▸ SET EXERCISE
Quote the full listing word for word.
--------------------------------
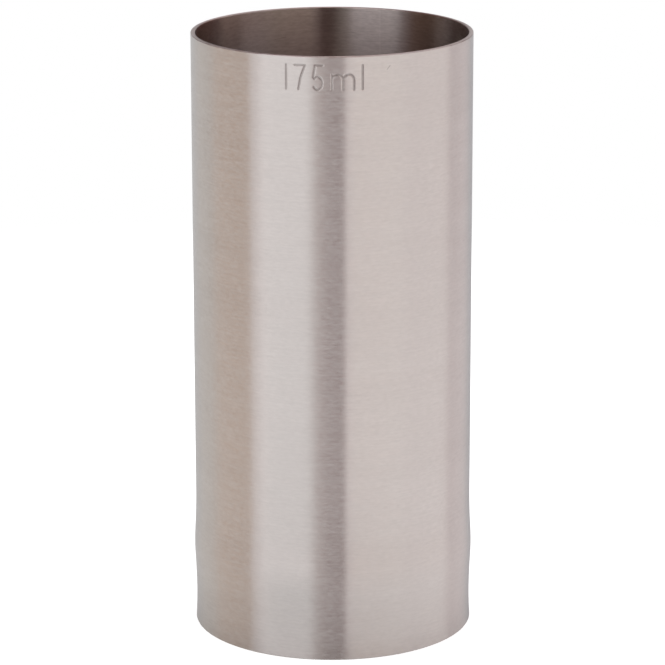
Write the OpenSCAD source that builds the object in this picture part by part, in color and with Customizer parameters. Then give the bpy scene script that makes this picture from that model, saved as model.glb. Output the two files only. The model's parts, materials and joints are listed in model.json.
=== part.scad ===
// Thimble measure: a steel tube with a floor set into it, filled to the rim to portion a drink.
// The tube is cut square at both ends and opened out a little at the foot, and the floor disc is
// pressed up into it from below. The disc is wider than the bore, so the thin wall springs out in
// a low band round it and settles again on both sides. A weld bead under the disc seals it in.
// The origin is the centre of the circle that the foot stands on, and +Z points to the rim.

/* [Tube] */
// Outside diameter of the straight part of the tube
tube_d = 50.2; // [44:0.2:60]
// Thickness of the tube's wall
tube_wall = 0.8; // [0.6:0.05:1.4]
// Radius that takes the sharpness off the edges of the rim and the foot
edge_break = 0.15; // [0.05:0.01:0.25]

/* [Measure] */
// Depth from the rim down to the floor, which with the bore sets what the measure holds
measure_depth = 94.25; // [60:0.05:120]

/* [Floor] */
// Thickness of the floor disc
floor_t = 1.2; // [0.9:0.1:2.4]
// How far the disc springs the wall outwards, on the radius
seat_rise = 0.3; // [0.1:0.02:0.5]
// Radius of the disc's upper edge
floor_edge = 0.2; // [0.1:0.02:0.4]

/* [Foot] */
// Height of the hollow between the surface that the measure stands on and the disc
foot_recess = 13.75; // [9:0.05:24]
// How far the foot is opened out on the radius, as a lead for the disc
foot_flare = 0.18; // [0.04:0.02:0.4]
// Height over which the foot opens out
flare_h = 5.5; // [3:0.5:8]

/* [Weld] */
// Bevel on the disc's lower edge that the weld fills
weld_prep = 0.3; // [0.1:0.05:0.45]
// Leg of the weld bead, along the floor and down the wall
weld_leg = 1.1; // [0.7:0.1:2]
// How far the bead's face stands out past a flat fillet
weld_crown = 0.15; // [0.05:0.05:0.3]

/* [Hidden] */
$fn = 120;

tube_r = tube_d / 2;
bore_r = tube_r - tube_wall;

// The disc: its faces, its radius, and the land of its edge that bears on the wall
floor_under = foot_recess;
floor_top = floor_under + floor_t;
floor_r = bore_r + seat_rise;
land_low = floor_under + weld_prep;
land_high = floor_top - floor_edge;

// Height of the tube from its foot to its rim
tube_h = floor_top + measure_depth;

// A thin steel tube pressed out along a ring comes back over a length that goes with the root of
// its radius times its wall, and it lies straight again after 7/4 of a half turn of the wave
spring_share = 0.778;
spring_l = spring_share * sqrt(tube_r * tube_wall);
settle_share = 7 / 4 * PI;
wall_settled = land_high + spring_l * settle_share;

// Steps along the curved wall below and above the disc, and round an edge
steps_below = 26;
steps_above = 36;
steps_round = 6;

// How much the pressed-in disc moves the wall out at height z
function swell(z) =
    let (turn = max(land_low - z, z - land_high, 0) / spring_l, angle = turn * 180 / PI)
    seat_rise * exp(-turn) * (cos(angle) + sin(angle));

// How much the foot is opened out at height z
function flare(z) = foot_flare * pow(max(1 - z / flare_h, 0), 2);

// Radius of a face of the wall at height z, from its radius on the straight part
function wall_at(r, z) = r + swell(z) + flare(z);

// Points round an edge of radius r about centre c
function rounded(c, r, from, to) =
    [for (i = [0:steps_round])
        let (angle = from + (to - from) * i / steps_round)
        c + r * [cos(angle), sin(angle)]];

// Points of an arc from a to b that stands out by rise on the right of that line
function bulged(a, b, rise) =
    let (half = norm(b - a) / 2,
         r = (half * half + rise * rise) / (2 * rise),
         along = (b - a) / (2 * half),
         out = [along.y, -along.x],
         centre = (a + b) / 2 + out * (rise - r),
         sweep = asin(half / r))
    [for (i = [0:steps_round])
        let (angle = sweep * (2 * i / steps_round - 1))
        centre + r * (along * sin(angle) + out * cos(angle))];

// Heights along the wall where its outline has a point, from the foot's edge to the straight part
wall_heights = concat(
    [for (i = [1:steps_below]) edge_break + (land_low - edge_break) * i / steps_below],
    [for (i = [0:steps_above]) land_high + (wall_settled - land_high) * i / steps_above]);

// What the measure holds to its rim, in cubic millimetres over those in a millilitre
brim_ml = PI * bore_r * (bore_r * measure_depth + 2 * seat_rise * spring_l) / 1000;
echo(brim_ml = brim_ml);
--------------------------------
▸ PROBLEM SOLUTION
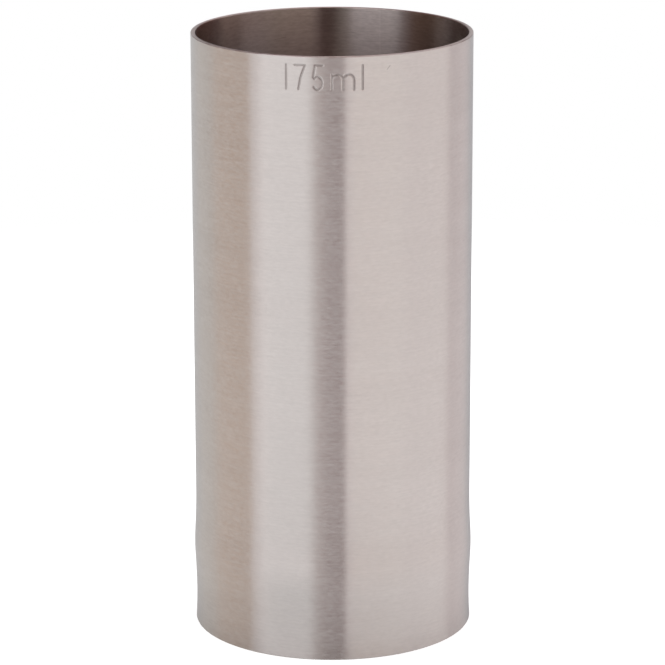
Write the OpenSCAD source that builds the object in this picture part by part, in color and with Customizer parameters. Then give the bpy scene script that makes this picture from that model, saved as model.glb. Output the two files only. The model's parts, materials and joints are listed in model.json.
=== part.scad ===
// Thimble measure: a steel tube with a floor set into it, filled to the rim to portion a drink.
// The tube is cut square at both ends and opened out a little at the foot, and the floor disc is
// pressed up into it from below. The disc is wider than the bore, so the thin wall springs out in
// a low band round it and settles again on both sides. A weld bead under the disc seals it in.
// The origin is the centre of the circle that the foot stands on, and +Z points to the rim.

/* [Tube] */
// Outside diameter of the straight part of the tube
tube_d = 50.2; // [44:0.2:60]
// Thickness of the tube's wall
tube_wall = 0.8; // [0.6:0.05:1.4]
// Radius that takes the sharpness off the edges of the rim and the foot
edge_break = 0.15; // [0.05:0.01:0.25]

/* [Measure] */
// Depth from the rim down to the floor, which with the bore sets what the measure holds
measure_depth = 94.25; // [60:0.05:120]

/* [Floor] */
// Thickness of the floor disc
floor_t = 1.2; // [0.9:0.1:2.4]
// How far the disc springs the wall outwards, on the radius
seat_rise = 0.3; // [0.1:0.02:0.5]
// Radius of the disc's upper edge
floor_edge = 0.2; // [0.1:0.02:0.4]

/* [Foot] */
// Height of the hollow between the surface that the measure stands on and the disc
foot_recess = 13.75; // [9:0.05:24]
// How far the foot is opened out on the radius, as a lead for the disc
foot_flare = 0.18; // [0.04:0.02:0.4]
// Height over which the foot opens out
flare_h = 5.5; // [3:0.5:8]

/* [Weld] */
// Bevel on the disc's lower edge that the weld fills
weld_prep = 0.3; // [0.1:0.05:0.45]
// Leg of the weld bead, along the floor and down the wall
weld_leg = 1.1; // [0.7:0.1:2]
// How far the bead's face stands out past a flat fillet
weld_crown = 0.15; // [0.05:0.05:0.3]

/* [Hidden] */
$fn = 120;

tube_r = tube_d / 2;
bore_r = tube_r - tube_wall;

// The disc: its faces, its radius, and the land of its edge that bears on the wall
floor_under = foot_recess;
floor_top = floor_under + floor_t;
floor_r = bore_r + seat_rise;
land_low = floor_under + weld_prep;
land_high = floor_top - floor_edge;

// Height of the tube from its foot to its rim
tube_h = floor_top + measure_depth;

// A thin steel tube pressed out along a ring comes back over a length that goes with the root of
// its radius times its wall, and it lies straight again after 7/4 of a half turn of the wave
spring_share = 0.778;
spring_l = spring_share * sqrt(tube_r * tube_wall);
settle_share = 7 / 4 * PI;
wall_settled = land_high + spring_l * settle_share;

// Steps along the curved wall below and above the disc, and round an edge
steps_below = 26;
steps_above = 36;
steps_round = 6;

// How much the pressed-in disc moves the wall out at height z
function swell(z) =
    let (turn = max(land_low - z, z - land_high, 0) / spring_l, angle = turn * 180 / PI)
    seat_rise * exp(-turn) * (cos(angle) + sin(angle));

// How much the foot is opened out at height z
function flare(z) = foot_flare * pow(max(1 - z / flare_h, 0), 2);

// Radius of a face of the wall at height z, from its radius on the straight part
function wall_at(r, z) = r + swell(z) + flare(z);

// Points round an edge of radius r about centre c
function rounded(c, r, from, to) =
    [for (i = [0:steps_round])
        let (angle = from + (to - from) * i / steps_round)
        c + r * [cos(angle), sin(angle)]];

// Points of an arc from a to b that stands out by rise on the right of that line
function bulged(a, b, rise) =
    let (half = norm(b - a) / 2,
         r = (half * half + rise * rise) / (2 * rise),
         along = (b - a) / (2 * half),
         out = [along.y, -along.x],
         centre = (a + b) / 2 + out * (rise - r),
         sweep = asin(half / r))
    [for (i = [0:steps_round])
        let (angle = sweep * (2 * i / steps_round - 1))
        centre + r * (along * sin(angle) + out * cos(angle))];

// Heights along the wall where its outline has a point, from the foot's edge to the straight part
wall_heights = concat(
    [for (i = [1:steps_below]) edge_break + (land_low - edge_break) * i / steps_below],
    [for (i = [0:steps_above]) land_high + (wall_settled - land_high) * i / steps_above]);

// What the measure holds to its rim, in cubic millimetres over those in a millilitre
brim_ml = PI * bore_r * (bore_r * measure_depth + 2 * seat_rise * spring_l) / 1000;
echo(brim_ml = brim_ml);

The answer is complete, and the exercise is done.